[CAD and scene scripts]
◆ ◆ ◆

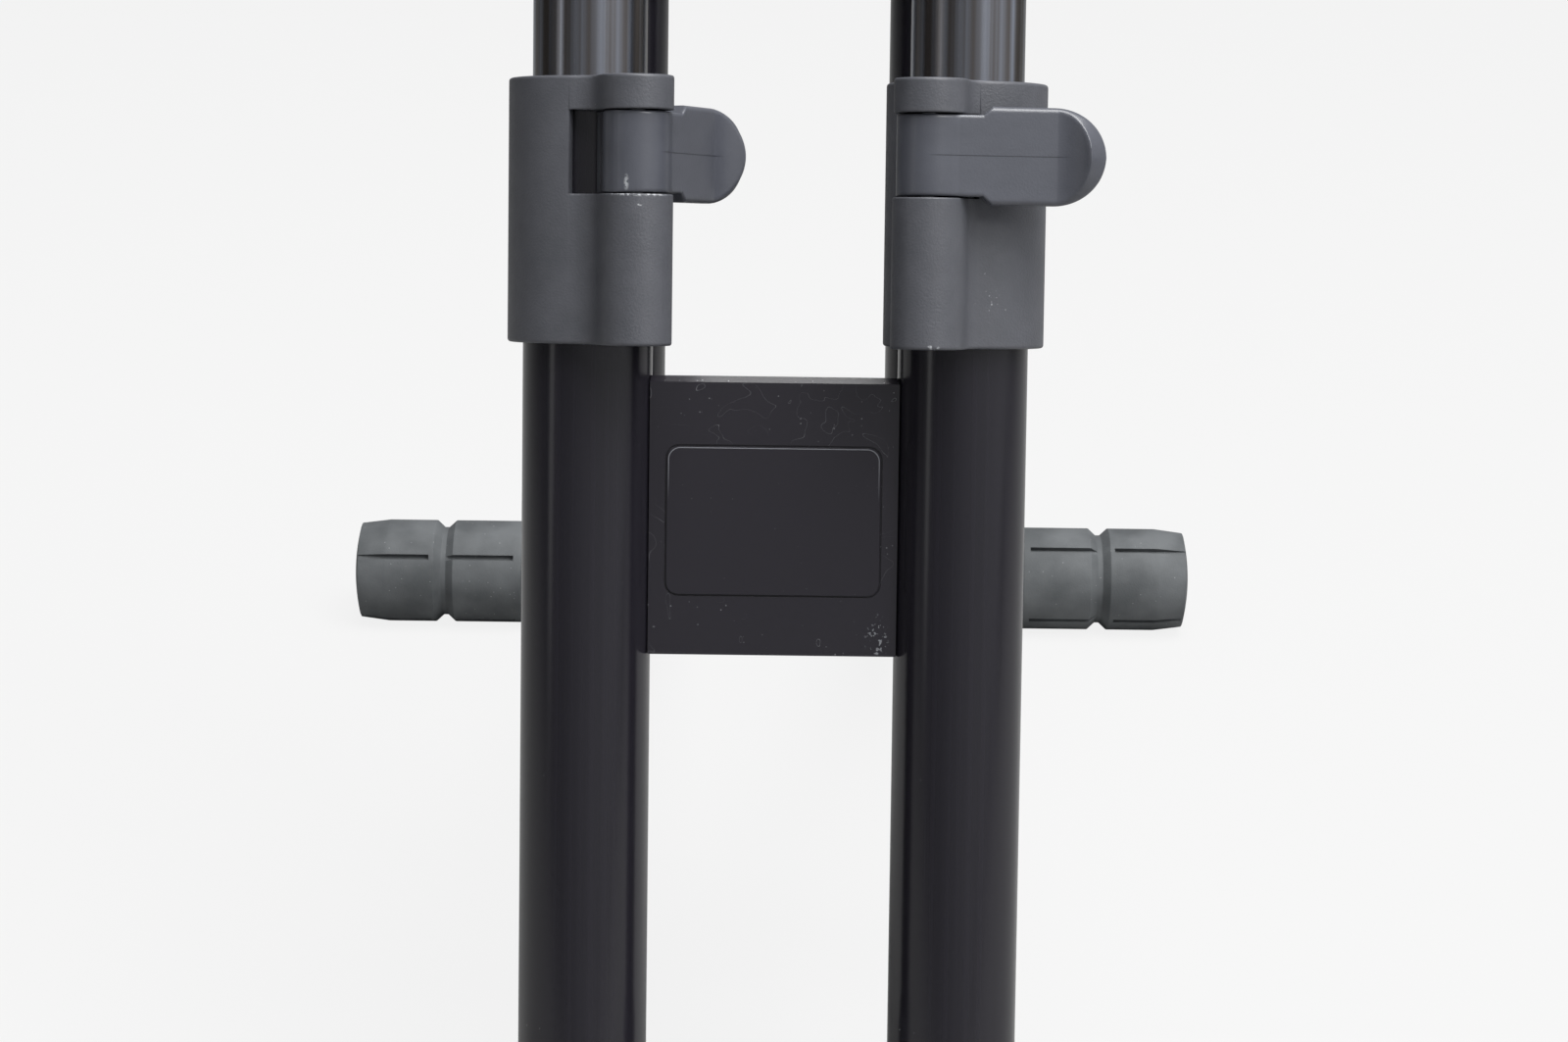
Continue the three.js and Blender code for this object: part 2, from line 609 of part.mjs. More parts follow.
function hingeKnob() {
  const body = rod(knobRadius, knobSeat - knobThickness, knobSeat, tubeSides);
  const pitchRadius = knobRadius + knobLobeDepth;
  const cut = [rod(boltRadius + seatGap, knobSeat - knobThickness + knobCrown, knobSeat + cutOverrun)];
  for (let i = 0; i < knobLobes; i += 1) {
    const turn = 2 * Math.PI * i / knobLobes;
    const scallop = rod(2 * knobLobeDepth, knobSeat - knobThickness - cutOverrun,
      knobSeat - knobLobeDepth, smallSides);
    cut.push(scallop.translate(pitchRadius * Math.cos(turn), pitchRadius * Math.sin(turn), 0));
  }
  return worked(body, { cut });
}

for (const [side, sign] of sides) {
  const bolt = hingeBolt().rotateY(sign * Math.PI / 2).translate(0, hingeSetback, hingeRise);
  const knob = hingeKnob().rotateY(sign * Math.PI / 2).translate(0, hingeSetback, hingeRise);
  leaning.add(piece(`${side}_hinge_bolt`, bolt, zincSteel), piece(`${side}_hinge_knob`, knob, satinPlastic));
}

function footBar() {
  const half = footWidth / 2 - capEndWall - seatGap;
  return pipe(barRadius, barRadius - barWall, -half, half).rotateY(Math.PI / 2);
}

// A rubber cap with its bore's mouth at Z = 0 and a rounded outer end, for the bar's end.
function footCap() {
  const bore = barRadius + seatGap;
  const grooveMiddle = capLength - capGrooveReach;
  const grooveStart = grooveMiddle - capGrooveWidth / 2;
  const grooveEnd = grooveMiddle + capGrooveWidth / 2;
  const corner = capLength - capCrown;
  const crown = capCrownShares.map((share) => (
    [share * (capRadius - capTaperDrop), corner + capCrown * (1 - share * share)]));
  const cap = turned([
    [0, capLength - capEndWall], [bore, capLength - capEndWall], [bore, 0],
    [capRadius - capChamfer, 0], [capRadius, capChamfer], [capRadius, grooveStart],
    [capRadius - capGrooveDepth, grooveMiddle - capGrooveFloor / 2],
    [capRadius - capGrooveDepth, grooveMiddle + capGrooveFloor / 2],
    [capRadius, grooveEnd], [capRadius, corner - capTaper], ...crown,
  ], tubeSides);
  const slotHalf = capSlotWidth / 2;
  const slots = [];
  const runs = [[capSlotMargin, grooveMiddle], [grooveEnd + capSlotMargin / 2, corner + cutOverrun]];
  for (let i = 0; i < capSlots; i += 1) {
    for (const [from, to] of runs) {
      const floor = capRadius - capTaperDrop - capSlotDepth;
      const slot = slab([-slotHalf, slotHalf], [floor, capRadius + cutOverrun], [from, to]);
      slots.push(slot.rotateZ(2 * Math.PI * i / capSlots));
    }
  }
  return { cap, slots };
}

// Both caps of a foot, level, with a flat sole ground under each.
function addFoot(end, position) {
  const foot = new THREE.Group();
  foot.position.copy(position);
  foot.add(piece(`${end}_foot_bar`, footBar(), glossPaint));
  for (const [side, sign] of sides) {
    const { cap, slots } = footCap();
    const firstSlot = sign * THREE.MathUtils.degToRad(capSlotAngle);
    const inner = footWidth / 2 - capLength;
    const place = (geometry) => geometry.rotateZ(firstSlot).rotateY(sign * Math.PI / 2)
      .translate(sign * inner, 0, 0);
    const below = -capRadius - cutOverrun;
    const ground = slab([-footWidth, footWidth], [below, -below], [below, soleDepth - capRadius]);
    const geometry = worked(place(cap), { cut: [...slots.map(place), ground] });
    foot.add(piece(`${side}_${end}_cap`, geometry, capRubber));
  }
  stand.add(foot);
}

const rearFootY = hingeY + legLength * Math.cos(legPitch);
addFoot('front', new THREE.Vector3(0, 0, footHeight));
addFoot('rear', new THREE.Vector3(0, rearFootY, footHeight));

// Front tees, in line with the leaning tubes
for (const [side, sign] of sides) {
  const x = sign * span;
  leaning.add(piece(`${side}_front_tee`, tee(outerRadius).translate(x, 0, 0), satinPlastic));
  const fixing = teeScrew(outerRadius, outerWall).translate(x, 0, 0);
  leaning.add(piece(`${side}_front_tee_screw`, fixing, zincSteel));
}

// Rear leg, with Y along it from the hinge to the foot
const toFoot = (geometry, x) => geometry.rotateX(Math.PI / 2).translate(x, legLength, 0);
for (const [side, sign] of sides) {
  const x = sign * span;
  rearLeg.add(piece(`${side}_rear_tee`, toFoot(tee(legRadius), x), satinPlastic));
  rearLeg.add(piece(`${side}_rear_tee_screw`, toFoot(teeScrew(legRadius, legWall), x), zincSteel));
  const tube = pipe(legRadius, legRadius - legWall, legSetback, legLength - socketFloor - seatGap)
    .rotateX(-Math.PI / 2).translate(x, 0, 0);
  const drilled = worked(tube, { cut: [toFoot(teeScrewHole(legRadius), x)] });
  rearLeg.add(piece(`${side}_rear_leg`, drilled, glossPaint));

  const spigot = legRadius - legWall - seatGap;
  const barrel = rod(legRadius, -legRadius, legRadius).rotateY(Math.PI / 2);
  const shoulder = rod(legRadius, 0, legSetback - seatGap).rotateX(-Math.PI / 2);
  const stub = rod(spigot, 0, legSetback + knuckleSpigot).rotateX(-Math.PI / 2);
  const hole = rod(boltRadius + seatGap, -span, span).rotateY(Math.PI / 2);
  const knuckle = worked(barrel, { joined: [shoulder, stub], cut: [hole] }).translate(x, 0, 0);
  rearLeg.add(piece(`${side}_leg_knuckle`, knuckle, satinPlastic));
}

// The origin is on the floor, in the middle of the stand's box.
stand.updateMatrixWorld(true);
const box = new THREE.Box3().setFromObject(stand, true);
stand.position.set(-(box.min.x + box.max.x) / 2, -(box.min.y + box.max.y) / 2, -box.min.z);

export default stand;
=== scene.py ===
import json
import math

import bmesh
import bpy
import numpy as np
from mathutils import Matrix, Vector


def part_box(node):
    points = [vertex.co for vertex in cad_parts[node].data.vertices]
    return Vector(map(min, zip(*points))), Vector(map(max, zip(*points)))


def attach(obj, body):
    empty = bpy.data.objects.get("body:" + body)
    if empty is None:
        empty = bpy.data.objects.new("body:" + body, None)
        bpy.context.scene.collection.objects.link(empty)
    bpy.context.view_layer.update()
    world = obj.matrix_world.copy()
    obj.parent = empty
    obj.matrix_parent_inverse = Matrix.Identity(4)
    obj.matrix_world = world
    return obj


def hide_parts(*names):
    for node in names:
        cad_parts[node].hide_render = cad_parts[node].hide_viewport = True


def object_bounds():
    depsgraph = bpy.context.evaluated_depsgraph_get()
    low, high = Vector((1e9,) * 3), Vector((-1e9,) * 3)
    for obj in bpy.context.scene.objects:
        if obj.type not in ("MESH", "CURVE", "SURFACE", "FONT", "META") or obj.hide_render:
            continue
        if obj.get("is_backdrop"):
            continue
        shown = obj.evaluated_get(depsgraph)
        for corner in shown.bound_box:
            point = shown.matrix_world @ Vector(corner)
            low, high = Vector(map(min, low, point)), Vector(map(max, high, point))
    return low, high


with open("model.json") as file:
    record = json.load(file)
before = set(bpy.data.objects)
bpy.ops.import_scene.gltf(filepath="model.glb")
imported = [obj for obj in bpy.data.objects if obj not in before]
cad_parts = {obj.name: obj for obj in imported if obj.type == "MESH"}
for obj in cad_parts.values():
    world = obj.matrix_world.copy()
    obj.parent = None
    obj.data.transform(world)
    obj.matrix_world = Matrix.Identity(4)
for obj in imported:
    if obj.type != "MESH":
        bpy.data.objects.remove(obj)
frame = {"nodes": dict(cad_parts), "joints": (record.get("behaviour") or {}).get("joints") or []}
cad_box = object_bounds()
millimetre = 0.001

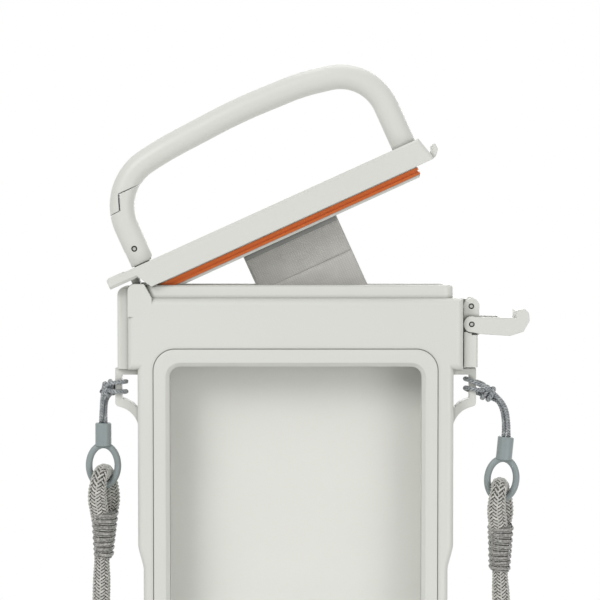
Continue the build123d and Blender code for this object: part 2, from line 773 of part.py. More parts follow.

◆ ◆ ◆

**WHAT THE TASK ASKS:** Extract each line holding the word "Blender" from the records.

**RESULT FOR THIS TASK:**
Continue the three.js and Blender code for this object: part 2, from line 609 of part.mjs. More parts follow.
Continue the build123d and Blender code for this object: part 2, from line 773 of part.py. More parts follow.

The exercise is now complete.